The FDA has approved Janssen Pharmaceuticals’ Invokana (canagliflozin) for the treatment of adults with type 2 diabetes.
Invokana is the first in a new class of medications called sodium glucose co-transporter 2 (SGLT2) inhibitors to be approved in the U.S. It is also the only oral, once-daily medication available in the U.S. offering improved glycemic control while also showing reduced body weight and systolic blood pressure in clinical trials.
“Patients with type 2 diabetes struggle managing their blood sugar, and nearly half of adults with type 2 diabetes do not achieve recommended levels of glucose control, increasing their risks for potentially life-threatening complications,” said Richard Aguilar, M.D., medical director, Diabetes Nation and Diabetes Care Foundation, a non-profit organization committed to improving diabetes care. "Invokana is thought to work differently than other currently-available medicines because it reduces blood glucose by acting on the kidneys as a ‘glucuretic,’ increasing the loss of glucose in the urine. What has historically been viewed as a sign of diabetes—glucose in the urine—may also reflect the efficacy of a new and unique approach to treatment.”

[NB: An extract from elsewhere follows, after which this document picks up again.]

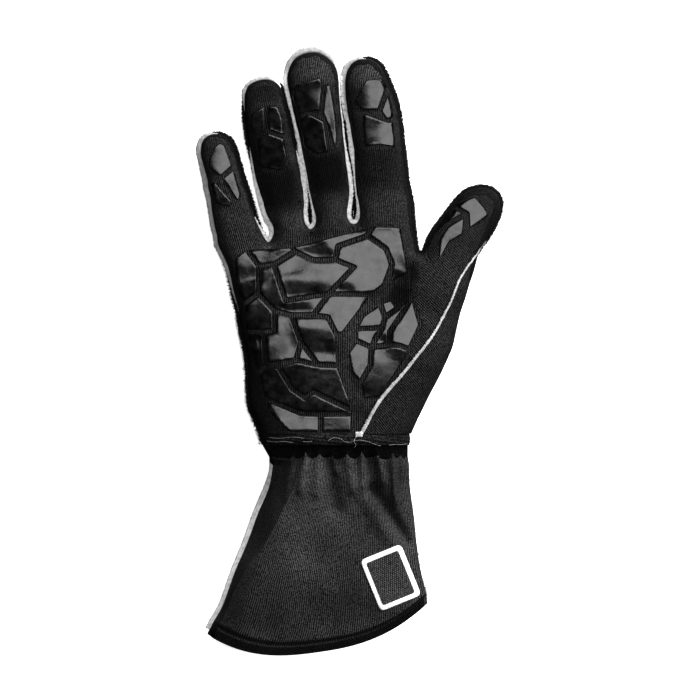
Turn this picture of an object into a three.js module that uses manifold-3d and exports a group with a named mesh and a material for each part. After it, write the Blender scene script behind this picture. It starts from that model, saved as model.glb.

The new drug application for Invokana was based on a comprehensive global phase III clinical program, which enrolled 10,285 patients in nine studies and is one of the largest clinical programs in type 2 diabetes submitted to health authorities to date.
Results from this program showed that the 100mg and the 300mg doses of Invokana improved glycemic control and, in prespecified secondary endpoints, were associated with significant reductions in body weight and systolic blood pressure. In two studies comparing Invokana to current standard treatments—one studying sitagliptin and the other studying glimepiride—Invokana dosed at 300mg provided greater reductions in A1C levels and body weight than either comparator. In the two studies, the overall incidence of adverse events was similar with Invokana and the comparators.
In studies of Invokana as monotherapy or in combination with agents not associated with hypoglycemia (such as metformin or metformin and pioglitazone), the incidence of hypoglycemic episodes were less than 5% across the groups (Invokana 100mg [3.8%], Invokana 300mg [4.3%], and placebo [2.2%]). There have been no clinical studies establishing conclusive evidence of macrovascular risk reduction with Invokana or any other antidiabetic medication. Additional data are being collected to further characterize the cardiovascular profile of Invokana.